» DATA ENTRIES
- - - - -

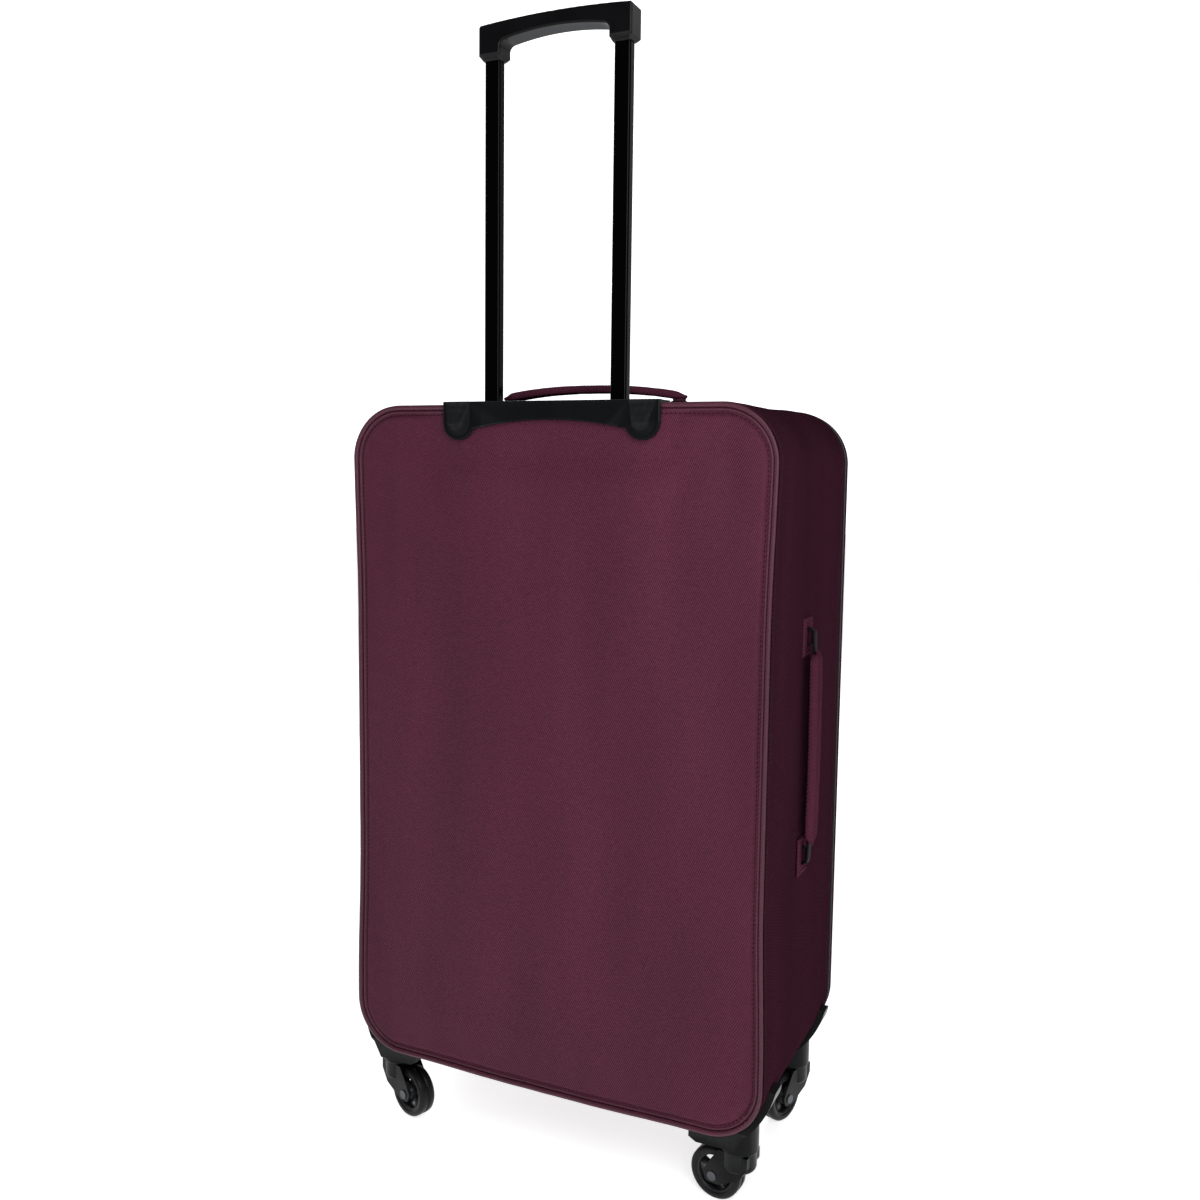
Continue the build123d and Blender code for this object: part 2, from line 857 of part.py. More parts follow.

- - - - -

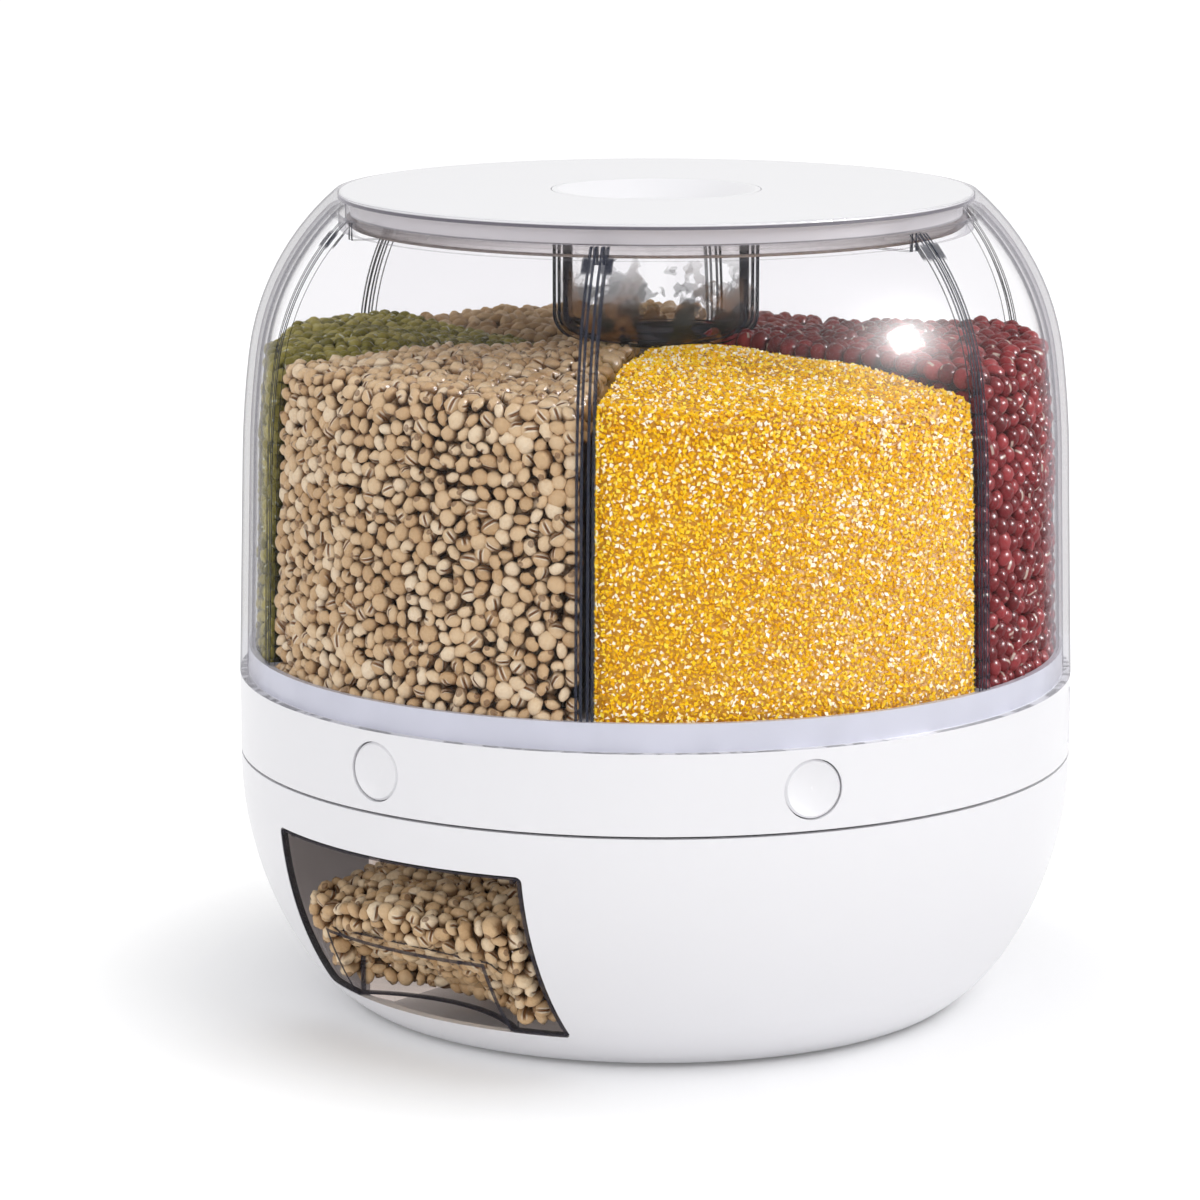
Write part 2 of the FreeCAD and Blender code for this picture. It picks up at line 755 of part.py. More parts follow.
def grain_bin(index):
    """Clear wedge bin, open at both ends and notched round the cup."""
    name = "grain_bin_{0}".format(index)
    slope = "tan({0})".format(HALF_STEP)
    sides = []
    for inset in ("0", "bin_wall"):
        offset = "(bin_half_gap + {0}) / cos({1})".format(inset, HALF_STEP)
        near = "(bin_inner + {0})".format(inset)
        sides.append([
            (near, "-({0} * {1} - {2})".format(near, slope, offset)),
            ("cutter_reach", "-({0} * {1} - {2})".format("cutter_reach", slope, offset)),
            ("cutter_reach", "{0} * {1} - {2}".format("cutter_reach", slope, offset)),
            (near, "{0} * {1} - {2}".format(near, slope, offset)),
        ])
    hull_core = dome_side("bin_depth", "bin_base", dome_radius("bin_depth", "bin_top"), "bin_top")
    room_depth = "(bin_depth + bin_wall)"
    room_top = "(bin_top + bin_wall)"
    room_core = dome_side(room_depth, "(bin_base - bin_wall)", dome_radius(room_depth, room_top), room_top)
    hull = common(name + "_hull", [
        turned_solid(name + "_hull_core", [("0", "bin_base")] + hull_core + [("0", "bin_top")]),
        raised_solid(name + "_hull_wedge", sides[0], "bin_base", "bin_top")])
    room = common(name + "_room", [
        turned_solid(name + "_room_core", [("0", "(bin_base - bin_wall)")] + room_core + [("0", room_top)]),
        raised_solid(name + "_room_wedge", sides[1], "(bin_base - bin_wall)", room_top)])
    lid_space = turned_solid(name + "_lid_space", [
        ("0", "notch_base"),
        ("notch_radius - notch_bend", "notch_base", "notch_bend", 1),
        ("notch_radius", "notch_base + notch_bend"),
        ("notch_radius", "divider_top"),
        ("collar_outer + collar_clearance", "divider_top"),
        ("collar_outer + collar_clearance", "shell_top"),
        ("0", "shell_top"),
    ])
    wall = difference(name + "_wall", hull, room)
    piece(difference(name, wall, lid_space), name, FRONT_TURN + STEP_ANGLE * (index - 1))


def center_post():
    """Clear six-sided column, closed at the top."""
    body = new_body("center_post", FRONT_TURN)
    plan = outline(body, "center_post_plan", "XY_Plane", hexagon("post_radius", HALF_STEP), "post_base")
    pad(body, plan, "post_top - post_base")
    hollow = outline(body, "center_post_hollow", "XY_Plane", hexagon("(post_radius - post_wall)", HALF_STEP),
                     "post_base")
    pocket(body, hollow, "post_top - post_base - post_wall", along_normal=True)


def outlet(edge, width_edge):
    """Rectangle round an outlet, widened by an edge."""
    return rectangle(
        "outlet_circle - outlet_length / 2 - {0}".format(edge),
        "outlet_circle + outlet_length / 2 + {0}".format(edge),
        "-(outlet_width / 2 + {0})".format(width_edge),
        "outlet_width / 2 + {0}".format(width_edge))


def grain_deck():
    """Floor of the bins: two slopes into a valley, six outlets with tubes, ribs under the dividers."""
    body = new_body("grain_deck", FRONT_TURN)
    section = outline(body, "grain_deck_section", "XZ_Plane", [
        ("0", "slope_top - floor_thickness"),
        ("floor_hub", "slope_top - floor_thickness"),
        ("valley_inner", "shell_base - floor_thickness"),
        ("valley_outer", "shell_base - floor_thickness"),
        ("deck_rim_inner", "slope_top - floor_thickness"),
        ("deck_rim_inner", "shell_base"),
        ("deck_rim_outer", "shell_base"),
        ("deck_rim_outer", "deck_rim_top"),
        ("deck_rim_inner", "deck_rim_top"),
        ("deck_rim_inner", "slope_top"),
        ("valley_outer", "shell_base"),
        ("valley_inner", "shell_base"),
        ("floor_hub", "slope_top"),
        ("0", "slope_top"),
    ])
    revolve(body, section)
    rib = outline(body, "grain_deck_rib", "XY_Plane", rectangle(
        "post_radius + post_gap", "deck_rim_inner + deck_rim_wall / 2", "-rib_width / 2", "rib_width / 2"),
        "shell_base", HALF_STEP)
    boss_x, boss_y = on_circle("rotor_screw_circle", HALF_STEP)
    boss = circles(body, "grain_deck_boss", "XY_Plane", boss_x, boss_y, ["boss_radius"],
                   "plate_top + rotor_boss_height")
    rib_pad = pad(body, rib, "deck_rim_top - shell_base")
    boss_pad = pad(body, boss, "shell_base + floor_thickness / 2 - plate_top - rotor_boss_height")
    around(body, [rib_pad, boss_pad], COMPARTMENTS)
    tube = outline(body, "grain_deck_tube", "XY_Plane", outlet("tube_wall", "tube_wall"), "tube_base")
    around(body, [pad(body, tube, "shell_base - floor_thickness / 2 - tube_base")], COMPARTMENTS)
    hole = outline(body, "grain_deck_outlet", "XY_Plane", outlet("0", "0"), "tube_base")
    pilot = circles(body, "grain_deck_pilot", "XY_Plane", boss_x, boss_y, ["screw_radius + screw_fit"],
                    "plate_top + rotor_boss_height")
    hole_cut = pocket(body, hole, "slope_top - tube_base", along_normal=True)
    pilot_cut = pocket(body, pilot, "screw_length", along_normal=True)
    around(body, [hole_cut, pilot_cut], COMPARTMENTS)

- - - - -

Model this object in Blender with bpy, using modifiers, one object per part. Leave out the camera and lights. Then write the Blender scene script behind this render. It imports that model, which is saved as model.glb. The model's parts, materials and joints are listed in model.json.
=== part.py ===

- - - - -

» TASK TO CARRY OUT
Pull out the lines above in which the word "follow" appears.

» TASK RESULT
Continue the build123d and Blender code for this object: part 2, from line 857 of part.py. More parts follow.
Write part 2 of the FreeCAD and Blender code for this picture. It picks up at line 755 of part.py. More parts follow.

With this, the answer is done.